▶ _Exercise instructions_
Tell how many lines include the string "from". Answer with a single number.

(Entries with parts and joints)
::::
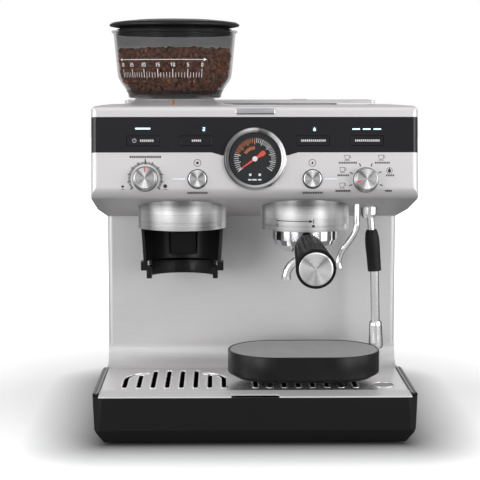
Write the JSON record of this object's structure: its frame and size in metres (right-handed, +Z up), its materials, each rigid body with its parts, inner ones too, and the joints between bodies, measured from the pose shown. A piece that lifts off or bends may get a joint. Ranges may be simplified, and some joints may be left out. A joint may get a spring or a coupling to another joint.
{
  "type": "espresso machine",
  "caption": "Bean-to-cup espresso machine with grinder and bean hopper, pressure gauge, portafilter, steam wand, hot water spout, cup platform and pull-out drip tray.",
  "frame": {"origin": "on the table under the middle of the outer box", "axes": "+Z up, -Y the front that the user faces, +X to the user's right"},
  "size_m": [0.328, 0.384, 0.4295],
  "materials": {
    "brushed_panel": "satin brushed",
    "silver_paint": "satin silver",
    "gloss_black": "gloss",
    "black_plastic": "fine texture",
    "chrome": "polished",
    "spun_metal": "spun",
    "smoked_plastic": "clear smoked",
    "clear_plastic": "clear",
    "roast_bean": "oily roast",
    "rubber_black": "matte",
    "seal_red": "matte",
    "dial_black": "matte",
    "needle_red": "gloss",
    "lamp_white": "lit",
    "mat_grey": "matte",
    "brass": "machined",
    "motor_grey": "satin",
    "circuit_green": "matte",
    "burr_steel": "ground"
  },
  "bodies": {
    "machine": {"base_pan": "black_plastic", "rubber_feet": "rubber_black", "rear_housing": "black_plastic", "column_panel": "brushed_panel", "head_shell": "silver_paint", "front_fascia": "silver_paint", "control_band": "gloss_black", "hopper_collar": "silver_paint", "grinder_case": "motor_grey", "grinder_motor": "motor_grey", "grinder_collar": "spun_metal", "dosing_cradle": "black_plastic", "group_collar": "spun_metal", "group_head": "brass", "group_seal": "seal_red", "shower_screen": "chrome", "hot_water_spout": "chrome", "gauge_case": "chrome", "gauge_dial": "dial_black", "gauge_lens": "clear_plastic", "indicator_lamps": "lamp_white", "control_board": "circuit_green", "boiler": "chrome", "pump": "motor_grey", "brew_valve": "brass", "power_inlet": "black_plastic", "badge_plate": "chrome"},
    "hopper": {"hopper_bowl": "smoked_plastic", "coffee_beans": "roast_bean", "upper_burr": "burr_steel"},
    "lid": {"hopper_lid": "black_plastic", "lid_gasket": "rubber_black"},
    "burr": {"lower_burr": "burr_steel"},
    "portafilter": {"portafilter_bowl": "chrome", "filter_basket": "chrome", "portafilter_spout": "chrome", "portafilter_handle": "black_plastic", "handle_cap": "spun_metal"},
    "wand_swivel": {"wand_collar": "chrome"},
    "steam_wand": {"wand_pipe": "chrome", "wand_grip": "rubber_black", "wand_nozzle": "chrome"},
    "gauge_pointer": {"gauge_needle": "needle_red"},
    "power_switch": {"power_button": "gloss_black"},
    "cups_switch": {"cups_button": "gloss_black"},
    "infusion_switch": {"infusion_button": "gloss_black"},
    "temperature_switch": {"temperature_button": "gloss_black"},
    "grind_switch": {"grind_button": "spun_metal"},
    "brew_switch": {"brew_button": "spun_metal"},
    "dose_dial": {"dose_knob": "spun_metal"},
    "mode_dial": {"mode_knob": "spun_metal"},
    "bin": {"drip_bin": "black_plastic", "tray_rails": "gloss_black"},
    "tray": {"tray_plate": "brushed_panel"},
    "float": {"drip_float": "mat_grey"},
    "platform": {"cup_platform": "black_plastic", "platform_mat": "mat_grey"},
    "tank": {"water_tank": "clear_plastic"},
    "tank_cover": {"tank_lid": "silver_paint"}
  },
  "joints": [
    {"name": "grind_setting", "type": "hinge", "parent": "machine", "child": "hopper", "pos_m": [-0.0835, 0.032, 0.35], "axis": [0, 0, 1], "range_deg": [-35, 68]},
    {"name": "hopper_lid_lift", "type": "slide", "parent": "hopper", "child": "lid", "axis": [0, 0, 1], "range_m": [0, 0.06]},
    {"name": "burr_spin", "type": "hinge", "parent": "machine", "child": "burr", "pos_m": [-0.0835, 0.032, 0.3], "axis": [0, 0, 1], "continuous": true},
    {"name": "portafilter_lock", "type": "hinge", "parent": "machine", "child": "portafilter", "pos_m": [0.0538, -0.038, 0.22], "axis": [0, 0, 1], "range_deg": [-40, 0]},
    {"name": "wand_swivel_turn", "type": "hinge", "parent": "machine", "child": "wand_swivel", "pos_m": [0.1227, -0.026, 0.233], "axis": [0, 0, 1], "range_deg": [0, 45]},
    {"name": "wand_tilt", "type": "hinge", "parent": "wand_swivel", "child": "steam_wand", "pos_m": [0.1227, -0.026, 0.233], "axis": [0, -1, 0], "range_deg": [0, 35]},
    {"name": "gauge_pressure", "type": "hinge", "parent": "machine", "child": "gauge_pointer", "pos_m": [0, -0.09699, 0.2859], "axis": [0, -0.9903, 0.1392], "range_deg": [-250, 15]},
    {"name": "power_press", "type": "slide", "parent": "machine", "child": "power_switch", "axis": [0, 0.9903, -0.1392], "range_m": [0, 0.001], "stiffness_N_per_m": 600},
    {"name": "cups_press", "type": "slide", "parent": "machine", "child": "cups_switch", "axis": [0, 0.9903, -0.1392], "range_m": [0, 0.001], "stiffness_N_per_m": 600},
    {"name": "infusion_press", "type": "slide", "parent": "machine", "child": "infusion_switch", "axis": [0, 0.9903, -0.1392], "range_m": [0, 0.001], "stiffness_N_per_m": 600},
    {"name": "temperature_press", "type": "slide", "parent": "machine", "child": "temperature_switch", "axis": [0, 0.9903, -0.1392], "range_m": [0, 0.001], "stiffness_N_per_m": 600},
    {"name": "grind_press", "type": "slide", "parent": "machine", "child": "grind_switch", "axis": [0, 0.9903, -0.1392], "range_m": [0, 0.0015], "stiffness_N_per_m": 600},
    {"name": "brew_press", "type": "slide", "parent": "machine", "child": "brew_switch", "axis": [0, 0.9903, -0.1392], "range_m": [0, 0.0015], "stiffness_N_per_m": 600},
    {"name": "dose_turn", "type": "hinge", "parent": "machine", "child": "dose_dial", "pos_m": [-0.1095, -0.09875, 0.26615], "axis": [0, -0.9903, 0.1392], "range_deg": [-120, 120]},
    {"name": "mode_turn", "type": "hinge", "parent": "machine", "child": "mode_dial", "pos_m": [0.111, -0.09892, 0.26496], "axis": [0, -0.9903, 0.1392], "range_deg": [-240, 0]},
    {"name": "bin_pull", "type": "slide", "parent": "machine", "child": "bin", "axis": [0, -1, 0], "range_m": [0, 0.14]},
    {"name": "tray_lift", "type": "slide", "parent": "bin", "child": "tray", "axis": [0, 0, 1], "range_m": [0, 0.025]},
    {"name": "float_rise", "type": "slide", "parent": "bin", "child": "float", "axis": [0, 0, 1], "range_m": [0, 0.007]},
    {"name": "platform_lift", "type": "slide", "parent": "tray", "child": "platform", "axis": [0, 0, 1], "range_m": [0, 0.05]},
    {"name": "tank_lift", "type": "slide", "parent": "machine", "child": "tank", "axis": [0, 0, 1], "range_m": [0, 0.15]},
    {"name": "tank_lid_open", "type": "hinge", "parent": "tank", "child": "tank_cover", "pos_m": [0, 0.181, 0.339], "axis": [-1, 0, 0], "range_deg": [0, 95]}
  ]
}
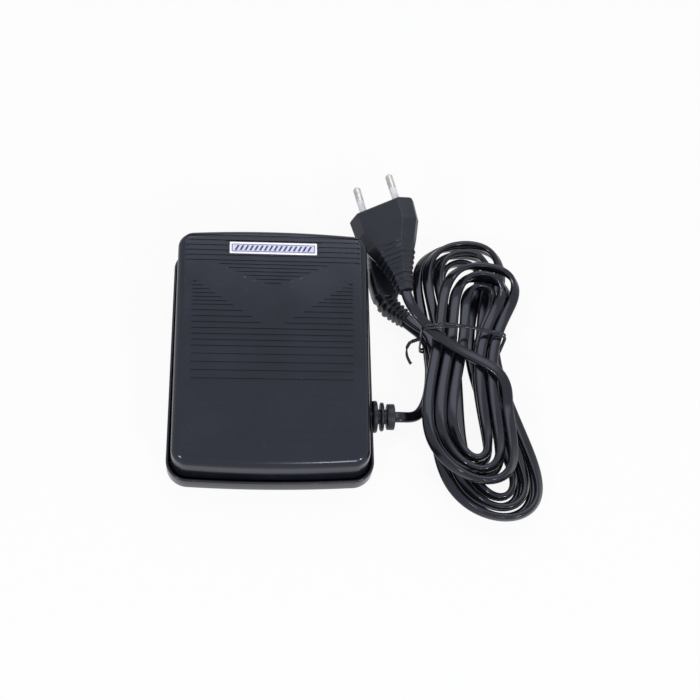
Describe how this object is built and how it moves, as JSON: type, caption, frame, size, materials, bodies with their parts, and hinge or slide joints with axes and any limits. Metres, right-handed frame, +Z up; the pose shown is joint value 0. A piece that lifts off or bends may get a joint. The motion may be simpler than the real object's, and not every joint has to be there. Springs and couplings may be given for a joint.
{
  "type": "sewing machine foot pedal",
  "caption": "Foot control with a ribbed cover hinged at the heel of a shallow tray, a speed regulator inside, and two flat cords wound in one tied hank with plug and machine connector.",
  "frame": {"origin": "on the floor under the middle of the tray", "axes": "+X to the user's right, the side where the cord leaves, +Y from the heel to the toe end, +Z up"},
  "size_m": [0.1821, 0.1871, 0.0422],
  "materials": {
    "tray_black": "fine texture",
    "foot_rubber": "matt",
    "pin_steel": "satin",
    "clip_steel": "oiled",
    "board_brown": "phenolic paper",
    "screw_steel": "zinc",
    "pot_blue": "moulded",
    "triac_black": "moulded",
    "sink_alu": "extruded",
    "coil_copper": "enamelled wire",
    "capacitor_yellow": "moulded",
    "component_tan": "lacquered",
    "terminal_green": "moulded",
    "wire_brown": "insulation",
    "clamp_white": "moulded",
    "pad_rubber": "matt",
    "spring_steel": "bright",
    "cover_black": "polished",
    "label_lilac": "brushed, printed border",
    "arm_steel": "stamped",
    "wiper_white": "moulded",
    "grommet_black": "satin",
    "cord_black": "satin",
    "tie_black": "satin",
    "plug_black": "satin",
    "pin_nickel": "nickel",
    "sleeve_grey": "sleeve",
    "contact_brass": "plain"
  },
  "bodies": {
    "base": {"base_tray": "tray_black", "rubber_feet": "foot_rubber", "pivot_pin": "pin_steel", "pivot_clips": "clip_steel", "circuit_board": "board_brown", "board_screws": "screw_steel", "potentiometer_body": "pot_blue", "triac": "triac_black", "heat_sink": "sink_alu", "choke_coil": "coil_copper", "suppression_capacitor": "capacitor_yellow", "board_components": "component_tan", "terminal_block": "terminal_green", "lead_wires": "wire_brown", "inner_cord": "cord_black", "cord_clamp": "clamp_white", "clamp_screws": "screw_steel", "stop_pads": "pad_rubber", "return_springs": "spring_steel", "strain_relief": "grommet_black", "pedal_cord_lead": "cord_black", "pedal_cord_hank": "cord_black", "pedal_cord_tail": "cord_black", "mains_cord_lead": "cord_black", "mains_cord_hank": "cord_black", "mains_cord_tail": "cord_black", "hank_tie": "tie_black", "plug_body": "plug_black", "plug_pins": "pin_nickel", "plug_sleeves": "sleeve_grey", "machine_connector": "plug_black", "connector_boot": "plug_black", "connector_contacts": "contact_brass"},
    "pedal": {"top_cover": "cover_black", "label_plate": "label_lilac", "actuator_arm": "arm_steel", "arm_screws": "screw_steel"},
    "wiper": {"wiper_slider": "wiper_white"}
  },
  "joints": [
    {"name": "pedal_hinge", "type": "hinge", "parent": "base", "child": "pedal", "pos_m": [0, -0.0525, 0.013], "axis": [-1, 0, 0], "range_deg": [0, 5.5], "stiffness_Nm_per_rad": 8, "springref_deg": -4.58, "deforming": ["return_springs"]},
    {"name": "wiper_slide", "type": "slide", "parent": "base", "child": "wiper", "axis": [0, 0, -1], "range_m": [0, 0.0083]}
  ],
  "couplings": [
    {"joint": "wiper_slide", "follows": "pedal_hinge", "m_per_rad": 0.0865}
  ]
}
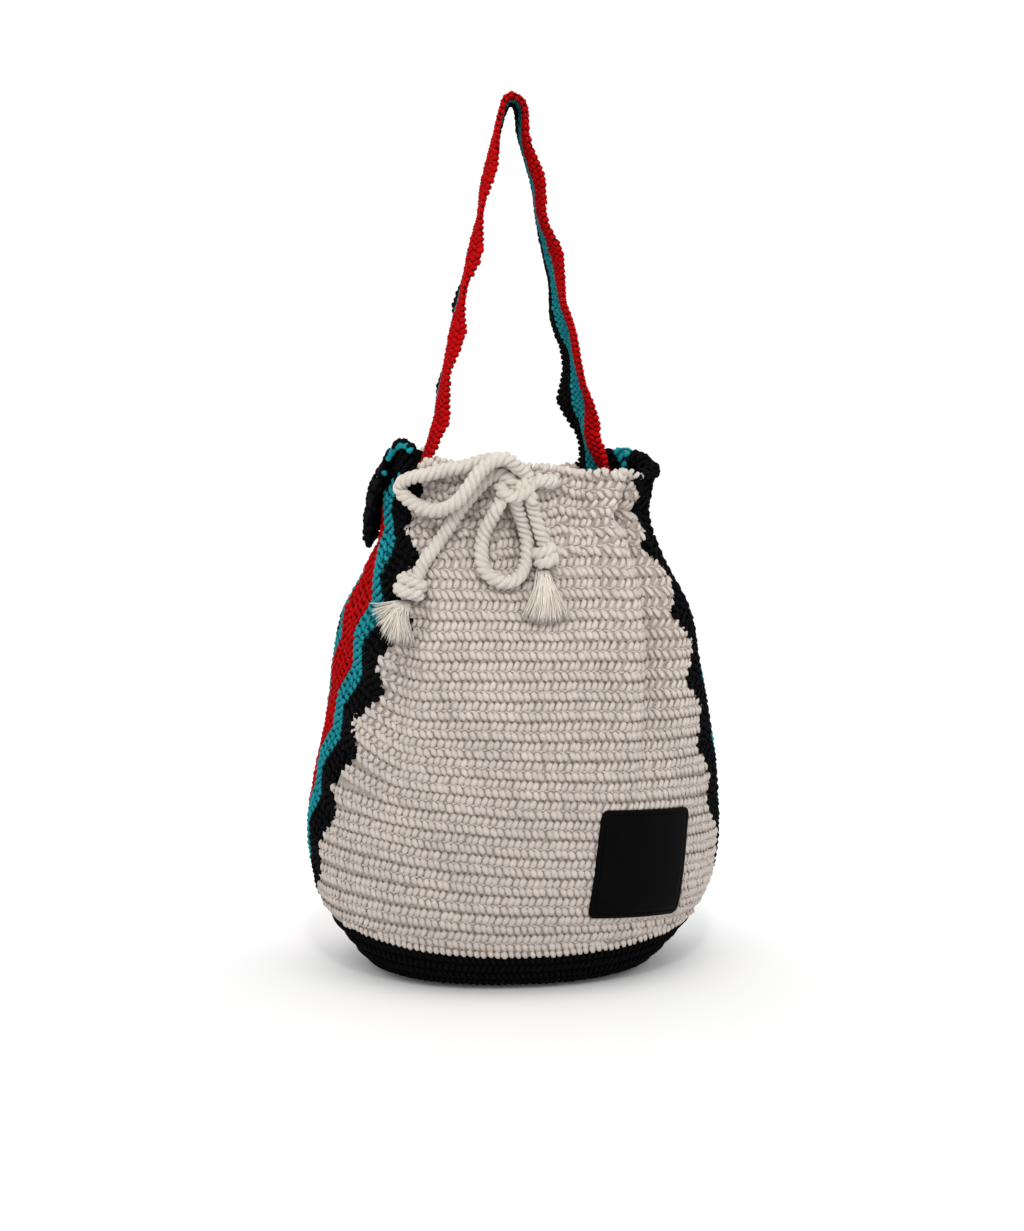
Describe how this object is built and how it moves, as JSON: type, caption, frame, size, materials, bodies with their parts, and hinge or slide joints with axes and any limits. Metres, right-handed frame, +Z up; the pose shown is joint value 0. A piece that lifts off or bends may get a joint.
::::
▶ _Response to the task_
2